ただし、多くの自治体では、耐震診断や耐震工事に対する補助金制度を設けています。条件や補助金額は自治体によって異なるため、住んでいる地域の制度を確認することが重要です。これにより、工事費用の負担を大幅に軽減することが可能です。
耐震工事を検討するタイミング
耐震工事を検討すべきタイミングとしては、以下のような状況が考えられます。
・築年数が30年以上経過している建物の場合
・耐震診断の結果、補強が必要と判断された場合
・大地震が発生した際、家族の安全に不安を感じる場合
特に、大地震は予測が難しいため、「いつか」ではなく「早め」に対策を行うことが重要です。
まとめ
耐震工事は、地震から命や財産を守るための重要な取り組みです。日本では過去の震災の経験から耐震性への関心が高まり、多くの住宅や建物で補強工事が進められています。耐震工事を行うことで、地震への不安を軽減し、安心して暮らせる環境を手に入れることができます。

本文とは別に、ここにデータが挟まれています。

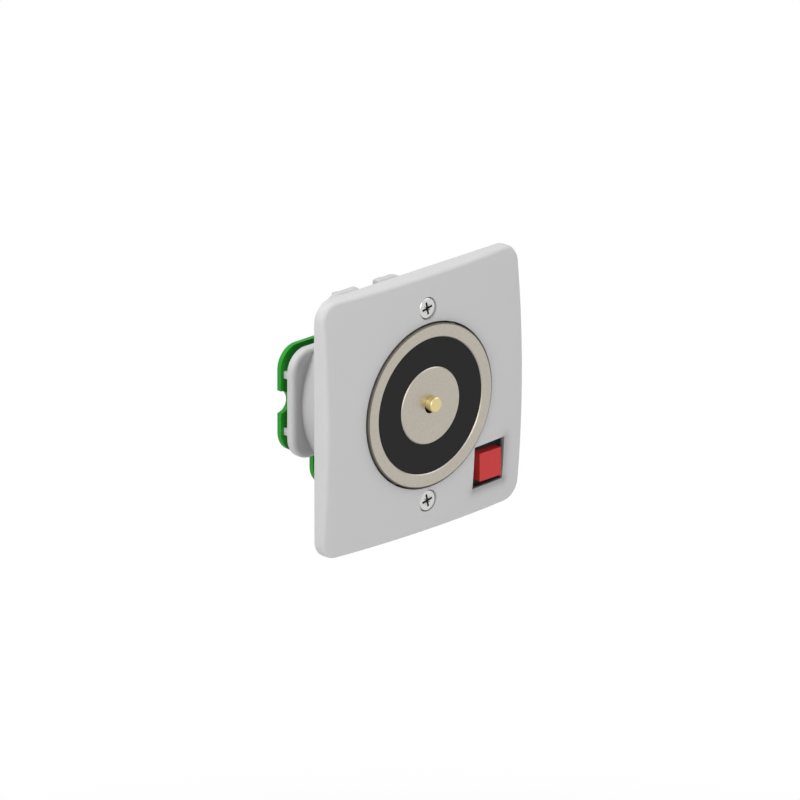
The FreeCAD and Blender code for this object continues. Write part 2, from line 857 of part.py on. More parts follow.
def terminal_screws():
    """Clamping screws, wound halfway out so that a wire can go in."""
    middle = clamp_z()
    head_back = terminal_back - clamp_screw_recess
    under_head = head_back - clamp_screw_head_height
    tip = board_back + clamp_rise + clamp_height / 2 + wire_entry_radius
    solids = []
    for x in terminal_places():
        solid = screw(
            clamp_screw_radius, under_head - tip, clamp_screw_head_radius, clamp_screw_head_height,
            under_head, x, middle, True,
        )
        solids.append(slotted(
            solid, x, middle, head_back, clamp_screw_head_radius, clamp_slot_depth, clamp_slot_width,
        ))
    return Part.makeCompound(solids)


def diode(z):
    """Axial diode: a round body lying on the board, with its legs bent down through it."""
    axis_y = board_back + diode_rise + diode_radius
    half_span = diode_leg_span / 2
    foot = board_front - pin_through
    legs = bent_rod([
        Vector(-half_span, foot, z), Vector(-half_span, axis_y, z),
        Vector(half_span, axis_y, z), Vector(half_span, foot, z),
    ], diode_bend, diode_leg_radius)
    body = Part.makeCylinder(
        diode_radius, diode_length, Vector(-diode_length / 2, axis_y, z), ALONG_X,
    )
    rims = [edge for edge in body.Edges if edge.BoundBox.XLength < diode_edge]
    body = body.makeFillet(diode_edge, rims)
    return body.fuse(legs)


def coil_leads():
    """Two straight sleeved leads from the coil through the base and the board."""
    start = pot_floor - bobbin_flange
    solids = []
    for x, z in coil_lead_places():
        solids.append(bar(coil_lead_radius, start, board_back + coil_lead_rise, x, z))
    return Part.makeCompound(solids)


def button_leads():
    """Two leads from the button's board along the housing and over onto the circuit board."""
    diagonal = math.sqrt(0.5)
    solids = []
    for side in (-0.5, 0.5):
        shift = side * lead_spacing * diagonal

        def place(radius, y):
            """Point on the diagonal through the button, at a distance from the magnet's axis."""
            return Vector(radius * diagonal + shift, y, -radius * diagonal + shift)

        top = board_back + lead_rise + lead_bend
        solids.append(bent_rod([
            place(lead_circle, button_board_back), place(lead_circle, top),
            place(lead_landing, top), place(lead_landing, board_back),
        ], lead_bend, lead_radius))
    return Part.makeCompound(solids)


def button_square(size, y_front, y_back):
    """Square block centred on the button."""
    half = size / 2
    return block(
        button_x - half, button_x + half, y_front, y_back, button_z - half, button_z + half,
    )


def button_cap():
    """Red cap with a skirt that the bezel holds back."""
    cap = button_square(button_size, button_front, skirt_front)
    return cap.fuse(button_square(button_skirt, skirt_front, skirt_back)).removeSplitter()


def switch_bezel():
    """Black panel behind the window, with a frame that stands on the button's board."""
    panel = window_block(bezel_margin, bezel_front, bezel_back)
    panel = panel.cut(bar(magnet_hole_radius, bezel_front, bezel_back))
    frame = button_square(bezel_frame_size, bezel_back, button_board_front)
    frame = frame.cut(button_square(bezel_frame_room, bezel_back, button_board_front))
    frame = frame.cut(bar(housing_radius + tube_clearance, bezel_back, button_board_front))
    bezel = panel.fuse(frame)
    opening = button_size + 2 * button_clearance
    return bezel.cut(button_square(opening, bezel_front, bezel_back)).removeSplitter()


def snap_dome():
    """Sprung metal dome on the button's board."""
    radius = (dome_radius ** 2 + dome_height ** 2) / (2 * dome_height)
    centre = Vector(button_x, button_board_front - dome_height + radius, button_z)
    shell = Part.makeSphere(radius, centre).cut(Part.makeSphere(radius - dome_thickness, centre))
    keep = bar(2 * dome_radius, button_board_front - 2 * dome_height, button_board_front, button_x, button_z)
    return shell.common(keep)


def button_board():
    """Small board behind the button, cut round the housing and staked to the plate."""
    board = rounded_slab(
        button_board_near, button_board_far, -button_board_far, -button_board_near,
        button_board_corner, button_board_front, button_board_back,
    )
    inner = housing_radius + tube_clearance + pocket_clearance
    board = board.cut(bar(inner, button_board_front, button_board_back))
    for x, z in stake_places():
        hole = stake_radius + board_hole_clearance
        board = board.cut(bar(hole, button_board_front, button_board_back, x, z))
    return board


def polarity_diode():
    """Diode in series with the supply."""
    return diode(polarity_diode_z)


def flyback_diode():
    """Diode across the coil."""
    return diode(flyback_diode_z)


pieces = (
    face_plate, plate_screws, housing, housing_screws,
    magnet_pot, magnet_core, magnet_screws, coil_bobbin, coil_winding, coil_leads, resin_ring,
    ejector_pin, ejector_spring, ejector_plug,
    circuit_board, board_screws, terminal_block, terminal_clamps, terminal_screws,
    polarity_diode, flyback_diode,
    switch_bezel, button_cap, snap_dome, button_board, button_leads,
)

os.makedirs("parts", exist_ok=True)
for make in pieces:
    shape = make()
    shape.exportStep("parts/" + make.__name__ + ".step")
    print(make.__name__, len(shape.Solids), shape.isValid(), round(shape.Volume, 2))
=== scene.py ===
import json
import math

import bmesh
import bpy
import numpy as np
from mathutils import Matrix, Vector

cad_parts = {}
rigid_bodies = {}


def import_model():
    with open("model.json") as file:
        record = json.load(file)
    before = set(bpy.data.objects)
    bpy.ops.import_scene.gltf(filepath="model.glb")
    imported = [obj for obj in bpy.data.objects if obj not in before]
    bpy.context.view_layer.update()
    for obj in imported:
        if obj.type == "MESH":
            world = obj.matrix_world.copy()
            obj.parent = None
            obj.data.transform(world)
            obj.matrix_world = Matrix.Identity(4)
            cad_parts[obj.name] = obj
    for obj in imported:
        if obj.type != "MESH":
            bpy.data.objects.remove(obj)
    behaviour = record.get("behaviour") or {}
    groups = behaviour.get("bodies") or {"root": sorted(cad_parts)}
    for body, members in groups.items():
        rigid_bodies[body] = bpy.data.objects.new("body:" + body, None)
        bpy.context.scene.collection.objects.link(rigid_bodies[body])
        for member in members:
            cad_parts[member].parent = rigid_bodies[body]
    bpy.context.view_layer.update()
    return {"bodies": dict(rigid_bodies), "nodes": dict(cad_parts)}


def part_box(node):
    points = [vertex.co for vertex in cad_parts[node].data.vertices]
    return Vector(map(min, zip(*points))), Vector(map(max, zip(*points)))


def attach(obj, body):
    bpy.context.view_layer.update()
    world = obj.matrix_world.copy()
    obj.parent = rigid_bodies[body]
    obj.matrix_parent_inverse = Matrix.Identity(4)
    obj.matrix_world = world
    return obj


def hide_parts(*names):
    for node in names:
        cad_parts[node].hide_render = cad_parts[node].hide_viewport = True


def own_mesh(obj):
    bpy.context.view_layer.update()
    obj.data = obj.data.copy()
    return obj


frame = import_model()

# Looks of a flush electromagnetic door holder.
# Pieces are worked out in millimetres and turned to metres when they become meshes.
# The frame's axes: -Y points out of the wall towards the door, +X is right, +Z is up.

MM = 0.001
# Two places nearer than this, in millimetres, count as one.
SAME = 0.01
BODY_OF = {child.name: body for body, empty in frame["bodies"].items() for child in empty.children}


def low_high(node):
    """Lowest and highest corner of a CAD node, in millimetres."""
    low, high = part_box(node)
    return np.array(low) / MM, np.array(high) / MM


# Places that follow from the frame
PLATE_FRONT = low_high("face_plate")[0][1]
CAP_LOW, CAP_HIGH = low_high("button_cap")
SCREW_LOW, SCREW_HIGH = low_high("plate_screws")
BOARD_LOW, BOARD_HIGH = low_high("circuit_board")
CLAMP_LOW, CLAMP_HIGH = low_high("terminal_clamps")
COIL_LEAD_LOW, COIL_LEAD_HIGH = low_high("coil_leads")
PIN_LOW, PIN_HIGH = low_high("ejector_pin")
POT_RADIUS = low_high("magnet_pot")[1][0]
SPRING_LOW, SPRING_HIGH = low_high("ejector_spring")
POLARITY_LOW, POLARITY_HIGH = low_high("polarity_diode")
FLYBACK_LOW, FLYBACK_HIGH = low_high("flyback_diode")
BOARD_BACK = BOARD_HIGH[1]
BOARD_FRONT = BOARD_LOW[1]
PIN_X = (PIN_LOW[0] + PIN_HIGH[0]) / 2
PIN_Z = (PIN_LOW[2] + PIN_HIGH[2]) / 2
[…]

もし、自宅や所有する建物の耐震性に不安がある場合は、まず耐震診断を受けてみましょう。費用は診断のみの場合は少額で受けることができます。その上で、状況に応じて適切な工事を検討することで、将来の地震リスクに備えることができます。耐震工事は決して安い投資ではありませんが、家族や大切な人々を守るための価値ある選択です。